Power banks can be useful for in-home use, especially when using office devices such as your phone, tablet, or laptop without an outlet in sight. You can even use your electronics while charging.
However, a PPS offers a more reliable and robust solution better suited for appliances such as microwaves, electric grills, mini coolers, pressure cookers, and coffee makers. Larger capacity PPS units will run refrigerators, space heaters, and more.
Furthermore, you can use portable stations for home outdoor use, such as in your backyard or shed, especially if an outlet is unavailable.
Of course, a PPS will also provide you with more electricity and storage capacity for emergencies. Electrical outages can last a long time — the more capacity at your disposal, the better. A PPS operates even while charging your devices, ensuring you have smooth, uninterrupted power.
What to Look for in Portable Power Stations
If you’re considering a PPS, here’s what to look for to find the right one.
The capacity measured in Watt-hour (Wh) refers to how long your station will last. The PPS solutions from EcoFlow range from 288Wh to 3600 Wh. And with expandable battery capacity, you can supercharge your PPS up to 25kWh.
Specifications and Features
Of course, you want to ensure all the specifications and features align with your needs. For example, how big is the PPS, and how much does it weigh? Having a built-in handle or wheels gives greater portability. In general, the larger the output capacity, the bigger your station will be.
You can even purchase EcoFlow solar panels to turn your PPS into a solar generator. The compatibility with solar panels helps you achieve energy independence from the grid.

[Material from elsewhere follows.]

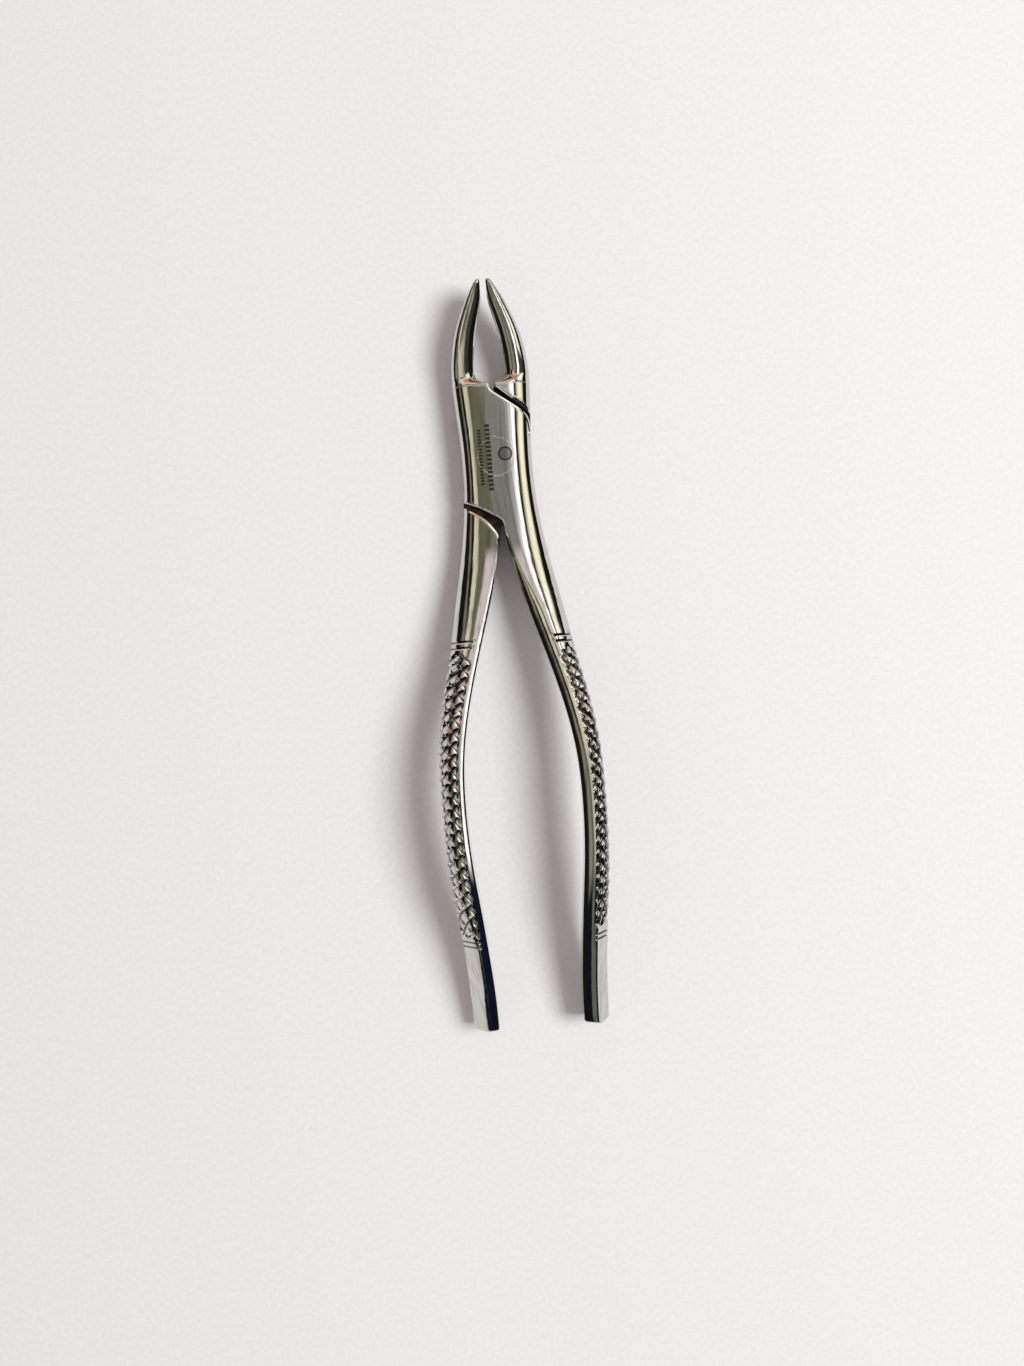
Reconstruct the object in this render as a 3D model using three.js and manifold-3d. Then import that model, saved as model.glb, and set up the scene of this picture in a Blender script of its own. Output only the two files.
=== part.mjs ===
// Dental extraction forceps, American pattern, for upper teeth: two forged stainless-steel halves that cross in a
// lap joint and turn on one flush rivet. Each half runs from a hollow beak, through a half-thickness plate, to a
// knurled, arched handle on the other side.
//
// Millimetres, +Z up. The forceps lies on its back: the origin is where the pivot axis meets the back face, +Y runs
// towards the beaks and +X to the right. The front half holds the left beak, the front plate and the right handle;
// the rear half holds the right beak, the rear plate and the left handle.

import * as THREE from "three";
import { mergeVertices } from "three/addons/utils/BufferGeometryUtils.js";
import Module from "manifold-3d";

const wasm = await Module();
wasm.setup();

// Driving dimensions
const HANDLE_END_Y = -136;
const BEAK_TIP_Y = 42.2;
const JOINT_FROM_Y = -19; // the joint's full width runs between the two crotches
const JOINT_TO_Y = 17.35;
const JOINT_THICKNESS = 9.5;
const SIDE_ROUND = 4.4; // how far the rounded sides of the joint reach in
const LAMINA_GAP = 0.24; // between the two plates, on the joint's middle plane
const RIVET_SHANK_R = 3;
const RIVET_HEAD_R = 4.35;
const RIVET_HEAD_DEPTH = 2.6; // of each countersunk head, flush with the plate around it
const RUNNING_CLEARANCE = 0.1; // radial, between the rivet and the half that turns on it
const FIXED_CLEARANCE = 0.05; // radial, between the rivet and the half it is set in
const THROAT_R = 3.85; // of the round opening between the beaks
const TIP_ROUND = 1.6;
const END_CHAMFER = 0.7;
const GRIP_FROM_Y = -112.6;
const GRIP_TEETH = 23; // rows of knurled teeth along a handle
const TOOTH_PITCH = 2.9;
const TOOTH_HEIGHT = 0.4;
const SMOOTH_STRIP = 1.6; // left plain along the inner edge of the grip
const GROOVE_DEPTH = 0.3;
const GROOVE_HALF_WIDTH = 0.35;
const END_GROOVES_Y = [-114.9, -113.7]; // fine rings at the two ends of the grip
const FRONT_GROOVES_Y = [-44.8, -43.4];
const RIGHT_POINTS = 11; // points down the right side of every section
const LEFT_POINTS = 10; // points up its left side

const MID = JOINT_THICKNESS / 2;
const THROAT_Y = JOINT_TO_Y + THROAT_R;

// A smooth function of y through a few [y, value] points.
function curve(points) {
  const ys = points.map(([y]) => y);
  const values = points.map(([, value]) => value);
  const spline = new THREE.CubicInterpolant(ys, values, 1);
  return (y) => spline.evaluate(y)[0];
}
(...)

Choosing between a portable power station and a power bank will depend on your needs. A PPS is more effective, especially for outdoor camping, motorhome trips, or emergency backup for your home. A power bank is better for short-term, low-power output applications, such as charging your smartphone on the go. Now that you know the differences between portable power stations and power banks — and how they work — you can make an informed decision about which is right for you.